Let $(a_1,a_2\ldots,a_n)$ and $(b_1,b_2,\ldots,b_n)$ be two permutations of arithmetic progressions of natural numbers. For which $n$ is it possible that $(a_1b_1,a_2b_2,\dots,a_nb_n)$ is an arithmetic progression?
The sequence is (trivially) an arithmetic progression when $n=1$ or $2$, and there are examples for $n=3,4,5,6$:
$n=3$: $(11,5,8), (2,3,1)$
$n=4$: $(1,11,6,16), (10,4,13,7)$
$n=5$: $(8,6,4,7,5), (4,9,19,14,24)$
$n=6$: $(7,31,19,13,37,25), (35,11,23,41,17,29)$
Best Answer
First, it's easy to see that real solutions can be rescaled to be rational and therefore also integer.
For $n=7$ there are no solutions.
For $n=6$ there are essentially 4 primitive integral solutions, with only one consisting of natural numbers (as requested):
$\big(-35+12(1,2,4,3,6,5)\big) \times \big(-5+2(5,6,1,2,3,4)\big) = -153+38(1,2,3,4,5,6)$
$\big(-19+6(1,2,5,6,3,4)\big) \times \big(-5+2(5,6,1,2,3,4)\big) = -81+16(1,2,3,4,5,6)$
$\big(-10+3(1,3,2,4,6,5)\big) \times \big(-3+1(3,1,2,6,4,5)\big) = -2+2(1,2,3,4,5,6)$
$\big(1+6(1,5,3,2,6,4)\big) \times \big(5+6(5,1,3,6,2,4)\big) = 149+96(1,2,3,4,5,6)$
Other sequences can be obtained by rescaling, switching $a$ and $b$, reversing the orders, and replacing permutations $a,b$ with $7-a,7-b$ while adjusting the other parameters accordingly.
Sketch of proof.
Using bold letters for permutations of of the numbers $1,2,\dots n$, we are looking for real solutions to this equation:
$(a+d{\bf u})(b+e{\bf v})=c+f(1,2,\dots n)$
that is
$(1,2,\dots n)=\frac{ab-c}{f}+\frac{bd}{f}{\bf u}+\frac{ae}{f}{\bf v}+\frac{de}{f}{\bf uv}$
Therefore, given $\bf u,v$, the coefficients $\frac{ab-c}{f},\frac{bd}{f},\frac{ae}{f},\frac{de}{f}$ can be computed by a standard linear regression with $(1,2,\dots n)$ as the dependent ($y$-)variable and intercept, $\bf u$, $\bf v$ and $\bf uv$ as the 4 independent ($x$-)variables. Once $\frac{bd}{f},\frac{ae}{f},\frac{de}{f}$ are known, then also $\frac{b}{e}$ and $\frac{a}{d}$ are, and these determine the coprime pairs $(a,d)$ and $(b,e)$, uniquely for $d,e>0$.

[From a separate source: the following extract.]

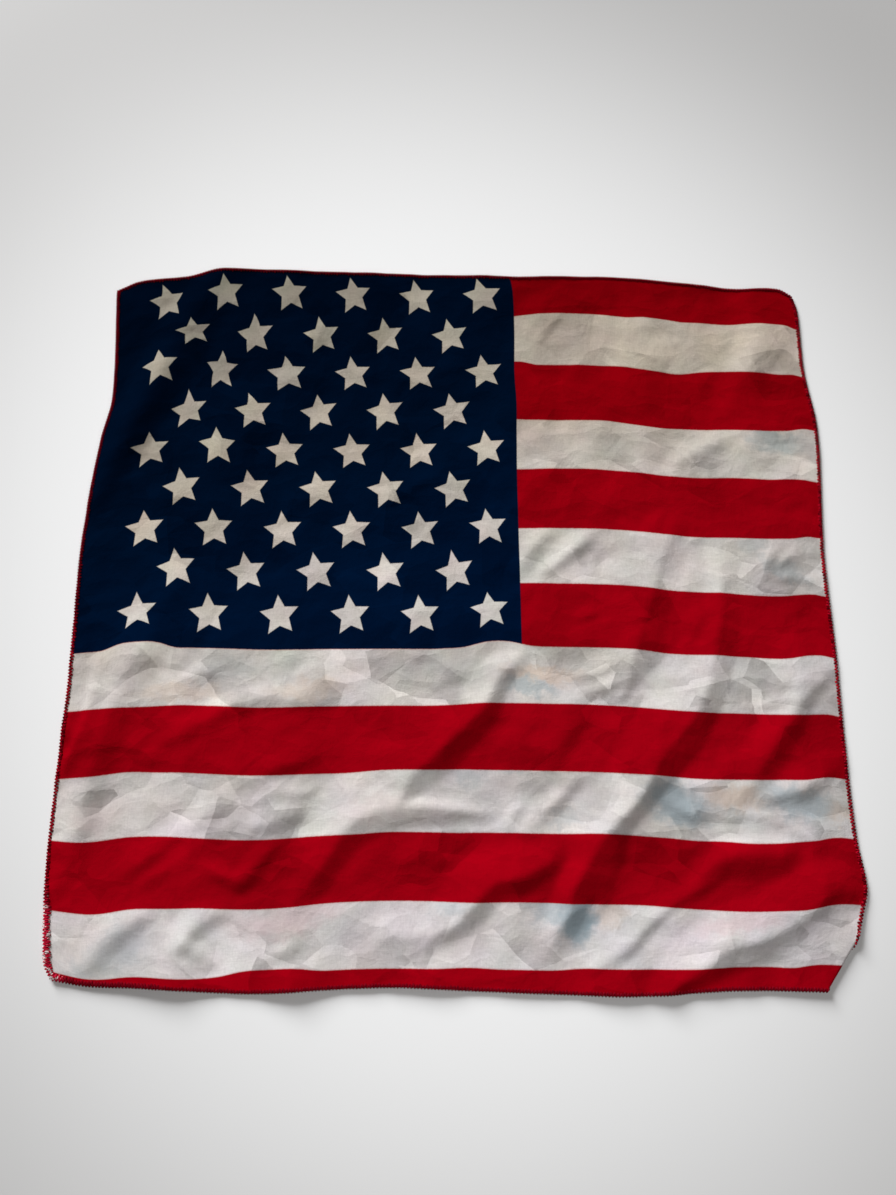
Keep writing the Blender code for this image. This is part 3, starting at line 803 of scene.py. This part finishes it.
# The creased cloth is made of small flat facets, each leaning its own way. They lean more in some
# patches than in others, more towards the bottom and the fly side, and least on the red dye.
FACETS = [(34.0, FOLD_RUN, 0.10), (64.0, FOLD_RUN - 0.8, 0.09)]  # in a metre, turn and lean
FACET_SQUEEZE = 0.55
FACET_WAVER = 0.005
WAVER_GRAIN = 40.0
PATCH_GRAIN = 11.0
PATCH_RANGE = (0.43, 0.65)  # where the noise goes from a creased patch to a smooth one
LEAN_IN_SMOOTH = 0.25  # added to the patches' 0 to 1
LEAN_AT_CORNER = 0.25  # at the canton's upper corner; the next two are added on the way out
LEAN_TO_FLY = 0.25
LEAN_TO_BOTTOM = 0.78
LEAN_OFF_RED = 1.25
RED_STEADIES = 0.5
CREASES_PER_METRE = 60.0
CREASE_SQUEEZE = 0.6
CREASE_WAVER = 0.018
CREASE_DEPTH = 0.0008
WRINKLE_GRAIN = 55.0
WRINKLE_DEPTH = 0.0006
WEAVE_DEPTH = 0.0001


def facet_place(tree, place, waver, reach, turn, squeeze):
    """A place for facets 1 / squeeze times longer along the stripes, with wavering edges."""
    shifted = vector_calc(tree, "ADD", place, vector_calc(tree, "SCALE", waver, Scale=reach))
    return add_node(tree, "Mapping", {"Vector": shifted, "Rotation": (0.0, 0.0, turn),
                    "Scale": (squeeze, 1.0, 1.0)}).outputs["Vector"]


patches = add_noise(tree, place, PATCH_GRAIN, 2.0)["Fac"]
crisp = calc(tree, "ADD", soft_mask(tree, patches, *PATCH_RANGE), LEAN_IN_SMOOTH)
to_fly = calc(tree, "MULTIPLY_ADD", spot["X"], LEAN_TO_FLY / FLAT_WIDTH, LEAN_AT_CORNER)
to_bottom = calc(tree, "MULTIPLY_ADD", spot["Y"], LEAN_TO_BOTTOM / FLAT_LENGTH, to_fly)
by_dye = calc(tree, "MULTIPLY_ADD", dye["Red"], -RED_STEADIES, LEAN_OFF_RED)
crisp = calc(tree, "MULTIPLY", calc(tree, "MULTIPLY", crisp, to_bottom), by_dye)
waver = add_noise(tree, place, WAVER_GRAIN, 3.0)["Color"]
leaning = add_node(tree, "NewGeometry").outputs["Normal"]
for facets_per_metre, turn, lean in FACETS:
    at = facet_place(tree, place, waver, FACET_WAVER, turn, FACET_SQUEEZE)
    facet = add_node(tree, "TexVoronoi", {"Vector": at, "Scale": facets_per_metre})
    way = vector_calc(tree, "SUBTRACT", facet.outputs["Color"], (0.5, 0.5, 0.5))
    way = vector_calc(tree, "MULTIPLY", way, (2 * lean, 2 * lean, 0.0))
    leaning = vector_calc(tree, "ADD", leaning, vector_calc(tree, "SCALE", way, Scale=crisp))
leaning = vector_calc(tree, "NORMALIZE", leaning)

# On them the bump has small hollows with creases between, soft wrinkles and the weave.
at = facet_place(tree, place, waver, CREASE_WAVER, FOLD_RUN, CREASE_SQUEEZE)
hollow = add_node(tree, "TexVoronoi", {"Vector": at, "Scale": CREASES_PER_METRE}).outputs["Distance"]
wrinkle = add_noise(tree, place, WRINKLE_GRAIN, 6.0, roughness=0.62, distortion=0.6)["Fac"]
normal = leaning
for height, depth in ((hollow, CREASE_DEPTH), (wrinkle, WRINKLE_DEPTH), (weave["Height"], WEAVE_DEPTH)):
    bump = add_node(tree, "Bump", {"Height": height, "Strength": 1.0, "Distance": depth,
                    "Normal": normal})
    normal = bump.outputs["Normal"]
tree.links.new(normal, shader.inputs["Normal"])
mesh.materials.append(material)

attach(cloth, "root")
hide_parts("flag_cloth")

# ------------------------------------------------------------------------------------------
# The overlock stitching. Two loopers lay soft twisted polyester thread over and under the raw
# edge, crossing at it, which binds it in place of a hem.

STITCH_LENGTH = 0.0023
STITCH_STEPS = 7
STITCH_WIDTH = 0.0028
WIDE_STITCH_WIDTH = 0.0046
THREAD_RADIUS = 0.00048
STITCH_SWAY = (0.85, 1.15)
THREAD_OFF_CLOTH = 0.8  # its middle's way off the cloth's face, over its radius, as it sinks in
THREAD_OFF_FLOOR = 0.9
CURL_SWELLING = 0.6  # how much thicker the thread is where the side curls up
CURL_MIDDLE = -0.240
CURL_REACH = 0.030
CURL_END_X = -0.2  # it reaches no farther from the hoist side
RED_THREAD_DARK = (0.085, 0.0006, 0.0035, 1.0)
RED_THREAD_LIGHT = (0.38, 0.004, 0.016, 1.0)
CURLED_THREAD = (0.42, 0.008, 0.030, 1.0)
WORN_THREAD = (0.62, 0.50, 0.50, 1.0)
DULLED_THREAD = (0.13, 0.002, 0.007, 1.0)
DULLED_STRENGTH = 0.85
FUZZ_GRAIN = 450.0
WORN_GRAIN = 400.0
WORN_RANGE = (0.40, 0.46)
# Where the edge's parts begin and end, each a soft step in metres.
CORNER_STEP_X = (-0.269, -0.261)
CORNER_STEP_Y = (-0.225, -0.205)
CANTON_STEP_X = (0.0, 0.08)
CANTON_STEP_Y = (-0.04, 0.0)
TOP_STEP_Y = (0.235, 0.250)
BOTTOM_STEP_Y = (-0.264, -0.258)

edge_run = np.roll(edge_points, -1, axis=0) - np.roll(edge_points, 1, axis=0)
edge_run /= np.linalg.norm(edge_run, axis=1)[:, None]
edge_in = np.cross(edge_ups, edge_run)
edge_in /= np.linalg.norm(edge_in, axis=1)[:, None]
edge_steps = np.linalg.norm(np.roll(edge_points, -1, axis=0) - edge_points, axis=1)
edge_marks = np.concatenate([[0.0], np.cumsum(edge_steps)])
stitches = round(edge_marks[-1] / STITCH_LENGTH)
marks = np.linspace(0.0, edge_marks[-1], stitches * STITCH_STEPS, endpoint=False)


def along_edge(values):
    """The values at the marks, between those at the edge's own points."""
    closed = np.concatenate([values, values[:1]])
    return np.stack([np.interp(marks, edge_marks, column) for column in closed.T], axis=1)


# The stitches are wider and thicker where the hoist side curls up, near its bottom end.
on_edge, into, above = along_edge(edge_points), along_edge(edge_in), along_edge(edge_ups)
rng = np.random.default_rng(7)
sway = np.repeat(rng.uniform(*STITCH_SWAY, stitches), STITCH_STEPS)
by_hoist = on_edge[:, 0] < CURL_END_X
curl = np.exp(-(((on_edge[:, 1] - CURL_MIDDLE) / CURL_REACH) ** 4)) * by_hoist
width = sway * (STITCH_WIDTH + curl * (WIDE_STITCH_WIDTH - STITCH_WIDTH))
swelling = 1 + CURL_SWELLING * curl
thread_radius = THREAD_RADIUS * swelling
lift_off = CLOTH_THICKNESS / 2 + THREAD_OFF_CLOTH * thread_radius

bpy.ops.object.select_all(action="DESELECT")
loopers = []
for hand in (1, -1):
    phase = hand * 2 * pi * np.arange(len(marks)) / STITCH_STEPS
    reach_in = 0.5 * width * (1 - np.cos(phase)) - thread_radius
    raised = lift_off * np.sin(phase)
    route = on_edge + reach_in[:, None] * into + raised[:, None] * above
    route[:, 2] = np.maximum(route[:, 2], THREAD_OFF_FLOOR * thread_radius)
    thread = bpy.data.curves.new("looper", "CURVE")
    thread.dimensions = "3D"
    thread.bevel_depth = THREAD_RADIUS
    thread.bevel_resolution = 0
    spline = thread.splines.new("POLY")
    spline.points.add(len(route) - 1)
    spline.points.foreach_set("co", np.column_stack([route, np.ones(len(route))]).ravel())
    spline.points.foreach_set("radius", swelling)
    spline.use_cyclic_u = True
    looper = bpy.data.objects.new("looper", thread)
    bpy.context.collection.objects.link(looper)
    looper.select_set(True)
    loopers.append(looper)
bpy.context.view_layer.objects.active = loopers[0]
bpy.ops.object.convert(target="MESH")
bpy.ops.object.join()
stitching = bpy.context.object
stitching.name = "edge_stitching"
bpy.ops.object.shade_smooth()

thread_material = bpy.data.materials.new("red_thread")
thread_material.use_nodes = True
tree = thread_material.node_tree
shader = tree.nodes["Principled BSDF"]
place = add_node(tree, "TexCoord").outputs["Object"]
spot = add_node(tree, "SeparateXYZ", {"Vector": place}).outputs
fuzz = add_noise(tree, place, FUZZ_GRAIN, 2.0)["Fac"]
shade = add_ramp(tree, fuzz, [(0.42, RED_THREAD_DARK), (0.58, RED_THREAD_LIGHT)])

# It is brighter, and pale where it is worn, round the hoist side's bottom end.
by_corner = calc(tree, "MULTIPLY", soft_mask(tree, spot["X"], *CORNER_STEP_X),
                 soft_mask(tree, spot["Y"], *CORNER_STEP_Y))
worn = soft_mask(tree, add_noise(tree, place, WORN_GRAIN, 2.0)["Fac"], *WORN_RANGE)
colour = tint(tree, by_corner, shade.outputs["Color"], CURLED_THREAD)
colour = tint(tree, calc(tree, "MULTIPLY", worn, by_corner), colour, WORN_THREAD)

# Along the canton, the top side and the bottom side it is darker.
by_canton = calc(tree, "MULTIPLY", soft_mask(tree, spot["X"], *CANTON_STEP_X),
                 opposite(tree, soft_mask(tree, spot["Y"], *CANTON_STEP_Y)))
by_top = opposite(tree, soft_mask(tree, spot["Y"], *TOP_STEP_Y))
by_bottom = calc(tree, "MULTIPLY", soft_mask(tree, spot["Y"], *BOTTOM_STEP_Y),
                 opposite(tree, by_corner))
dulled = calc(tree, "MAXIMUM", calc(tree, "MAXIMUM", by_canton, by_top), by_bottom)
colour = tint(tree, calc(tree, "MULTIPLY", dulled, DULLED_STRENGTH), colour, DULLED_THREAD)
tree.links.new(colour, shader.inputs["Base Color"])
shader.inputs["Roughness"].default_value = 0.85
shader.inputs["Specular IOR Level"].default_value = 0.0
stitching.data.materials.append(thread_material)
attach(stitching, "root")

# ------------------------------------------------------------------------------------------
# The stage. It is a plain pale floor with a painted pool of light that darkens away from the cloth,
# under one big soft window light, a weak one overhead and a little warm light from all round.

FLOOR_SIZE = 6.0
FLOOR_DROP = 0.0005
FLOOR_LIT = (0.935, 0.95, 0.96, 1.0)
FLOOR_PAINTED_SHADE = (0.5, 0.5, 0.5, 1.0)
LIT_POOL_MIDDLE = (0.0, 0.02, 0.0)
LIT_POOL_REACH = 0.62
ROOM_COLOUR = (1.0, 0.89, 0.81, 1.0)
ROOM_STRENGTH = 0.10

bpy.ops.mesh.primitive_plane_add(size=FLOOR_SIZE, location=(0.0, 0.0, -FLOOR_DROP))
floor = bpy.context.object
floor.name = "floor"
floor_material = bpy.data.materials.new("pale_floor")
floor_material.use_nodes = True
tree = floor_material.node_tree
shader = tree.nodes["Principled BSDF"]
# The floor's colour is a painted pool of light: pale round the cloth, greying away from it.
place = add_node(tree, "TexCoord").outputs["Object"]
place = add_node(tree, "Mapping", {"Vector": place, "Location": LIT_POOL_MIDDLE,
                 "Scale": (LIT_POOL_REACH, LIT_POOL_REACH, LIT_POOL_REACH)}, vector_type="TEXTURE")
from_middle = vector_calc(tree, "LENGTH", place.outputs["Vector"])
floor_painted_light = add_ramp(tree, from_middle, [(0.35, FLOOR_LIT), (1.0, FLOOR_PAINTED_SHADE)])
floor_painted_light.color_ramp.interpolation = "EASE"
tree.links.new(floor_painted_light.outputs["Color"], shader.inputs["Base Color"])
shader.inputs["Roughness"].default_value = 0.7
floor.data.materials.append(floor_material)


def add_softbox(name, location, size, watts):
    """A square white area light that shines on the middle of the cloth."""
    bpy.ops.object.light_add(type="AREA", location=location)
    lamp = bpy.context.object
    lamp.name = name
    lamp.data.size = size
    lamp.data.energy = watts
    lamp.rotation_euler = (-Vector(location)).to_track_quat("-Z", "Y").to_euler()


add_softbox("window_light", (-3.9, 6.6, 3.1), 3.4, 1290.0)
add_softbox("overhead", (0.1, -0.5, 0.8), 0.4, 1.8)
world = bpy.data.worlds.new("studio")
bpy.context.scene.world = world
world.use_nodes = True
background = world.node_tree.nodes["Background"].inputs
background["Color"].default_value = ROOM_COLOUR
background["Strength"].default_value = ROOM_STRENGTH
bpy.context.scene.view_settings.view_transform = "Standard"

There are $n!-2$ possibilities for each of $\bf u$ and $\bf v$ (excluding the trivial $(1,2,\dots n)$ and $(n,n-1,\dots 1)$). Moreover we can assume ${\bf v}\ge {\bf u}$ (lexicographically) and also, obviously, that whenever $u_j<u_i$ for $j>i$ then $\bf v$ must satisfy $v_j>v_i$. Last, we want to avoid the singular cases ${\bf u}+{\bf v}=(n+1,n+1,\dots n+1)$. Given all these restrictions there are only $14777$ pairs $({\bf u},{\bf v})$ left for $n=6$ and $328790$ left for $n=7$. I produced all these pairs with simple awk scripts and ran the $14777+328790$ regressions with awk+shell+Rscript, looking for the cases where both $\frac{de}{f}\ne 0$ and $\text{r-squared}=1$. The search produced 8 hits for $n=6$, that is $4$ pairs of related solutions, and no hits for $n=7$.
I conjecture that there are no solutions for $n\ge 8$. The case $n=8$ is definitely within computational reach using the method above, but a better programmer than myself is needed for it. It would be easy to also find all the solutions for $n\le 5$, but I ran out of motivation.